Currently, China has more than 660 cities. Some 20 city clusters of different sizes host 75 percent of urban permanent residents and generate about 88 percent of the country's total gross domestic product.

Each year, some 16.44 million people move into cities from rural areas. By the end of 2017, China's total urban permanent residents amounted to 810 million.

To meet the growing land use demand in cities, the Chinese government has been encouraging the cyclic utilization of abandoned or poorly-used land, especially mining sites and obsolete industrial premises and warehouses.

Data from the Ministry of Natural Resources (MNR) showed seven provincial regions have finished 14,800 redevelopment projects, covering an area of 46,100 hectares by the end of 2017.

An MNR survey based on around 560 Chinese cities showed China's land consumption per unit of GDP fell from 104.8 hectares per billion yuan in 2011 to 90.7 hectares per billion yuan in 2016.

Such refinement has caused the proportion of construction land to overall land supply in eastern China's Zhejiang province to rise from 32.3 percent in 2014 to 37.2 percent in 2016.

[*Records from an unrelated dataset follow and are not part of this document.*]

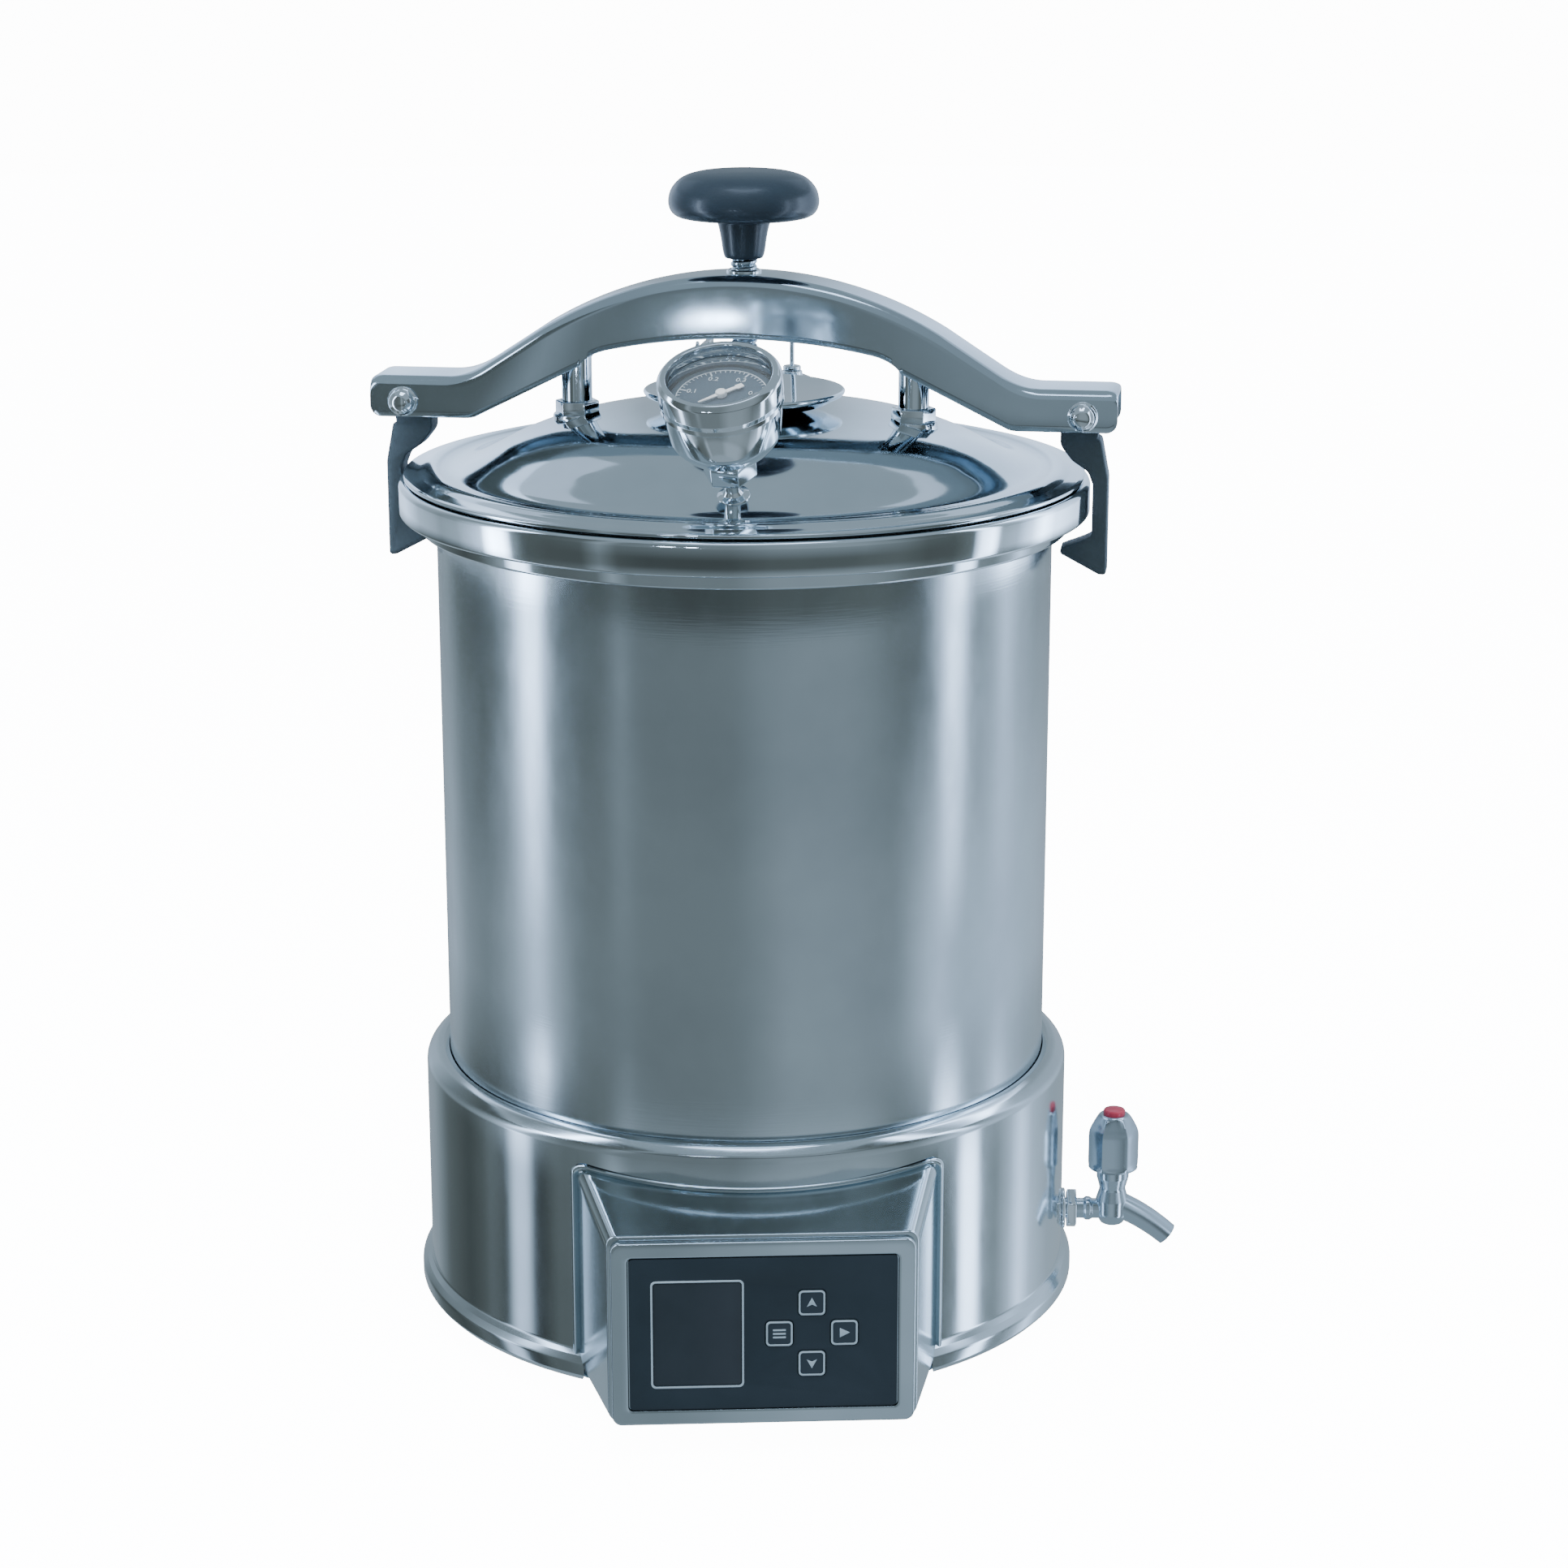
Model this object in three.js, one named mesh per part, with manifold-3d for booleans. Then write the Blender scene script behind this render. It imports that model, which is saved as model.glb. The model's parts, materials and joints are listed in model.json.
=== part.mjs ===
// Portable electric steam steriliser: a stainless pressure vessel on a heated base with a control
// panel, closed by a domed lid that a bridge, two swinging hooks and a hand screw clamp down.
// Millimetres, +Z up. The origin is on the vessel's axis, in the underside of the base plate.
// The control panel faces -Y and the drain tap points to +X.
import * as THREE from 'three';
import { mergeVertices } from 'three/addons/utils/BufferGeometryUtils.js';
import Module from 'manifold-3d';

const wasm = await Module();
wasm.setup();

// ---- driving dimensions ----
const GAP = 0.3;                 // clearance between pieces that touch
const LARGE = 36;                // segments round the vessel
const MEDIUM = 20;
const SMALL = 12;

const VESSEL_R = 142;            // vessel outside radius
const VESSEL_WALL = 2;
const FLOOR_Z = 40;              // underside of the vessel's floor
const RIM_R = 159;               // forged ring round the vessel's mouth
const RIM_TOP = 391.5;
const RIM_BOTTOM = 376;
const LIP_R = 150;               // lower, narrower step of the ring
const LIP_BOTTOM = 369;

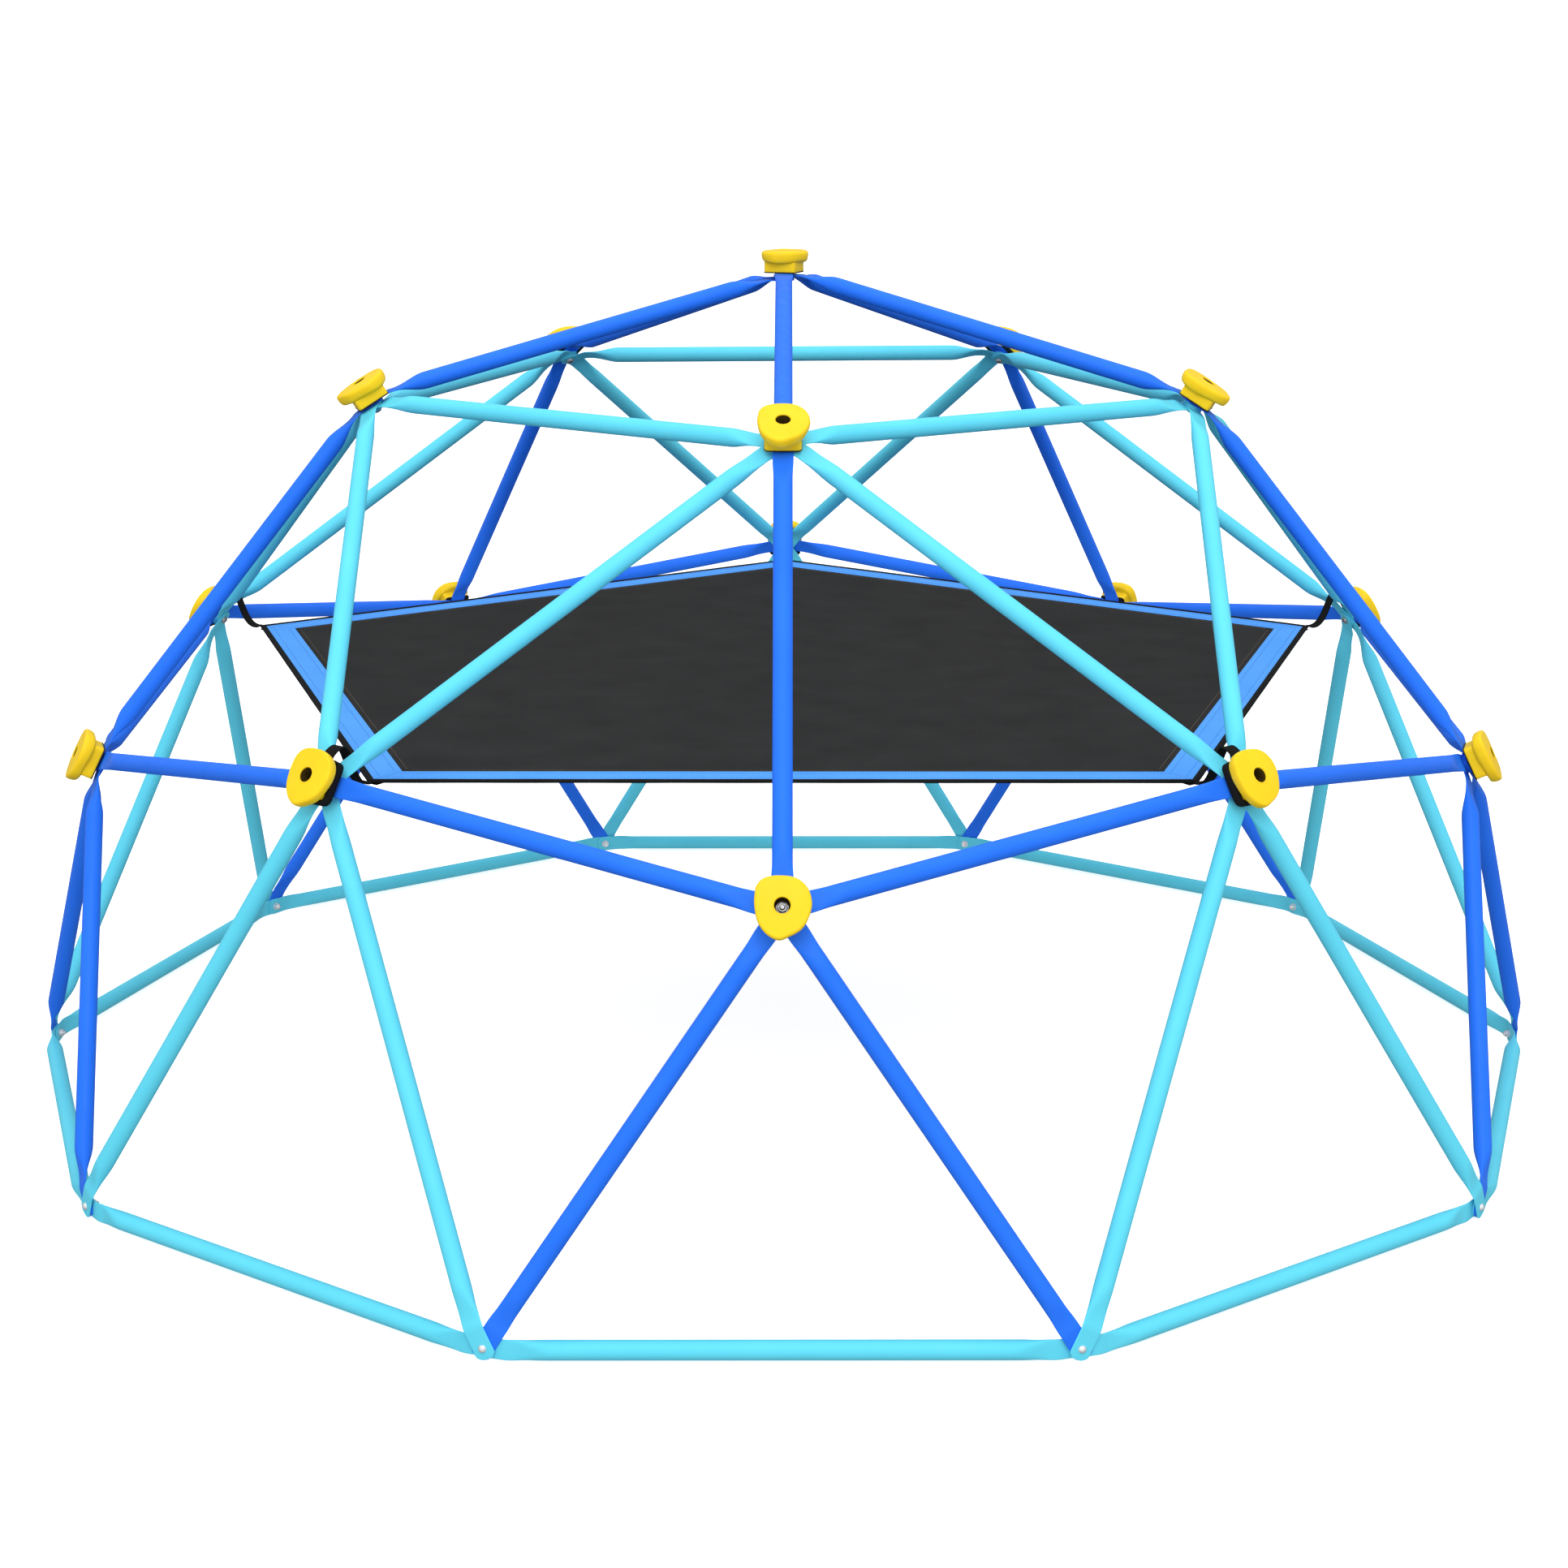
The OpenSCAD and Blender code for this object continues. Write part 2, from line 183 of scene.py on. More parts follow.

The renovation of poorly-used land also attracted the inflow of private capital. In Jiangsu, an aggregate fund worth some 202.38 billion yuan has been raised from private enterprises, which facilitated the increase of investment and fostered new growth engines.

Higher use efficiency of construction land also allowed Shanghai to expand the city's green land area by 30 percent. Guangdong province in southern China used these lands to build 1,201 public utilities and add a green land area of 597.35 hectares.

In Chongqing, the local municipal government plans to reconstruct some 133.33-hectares of garbage sites into 92 sports and culture parks for local communities.

As more Chinese people yearn to live a quality life with exquisite living facilities, bionical architecture has become a hit. In Shanghai, a 65-meter-deep stone quarry has been reconstructed into a five-star hotel with 16 stories beneath the ground level and a well-designed landscape, which opened in November.

Cheng Andong, former governor of Shaanxi province, said the key to boosting urbanization is to advocate differentiated development, improve the quality of urbanization and optimize the spatial layout so that cities, large or small, can develop side by side.

By 2020, about 60 percent of Chinese will live in cities permanently, which is lower than the 70 percent for the developed economies, he said. "That means a potential for future development."

Along with the development, Huang Yan said it was significant for the Chinese city planners and constructors to bear efficiency in mind and "do an elaborate job as if they were doing embroidery."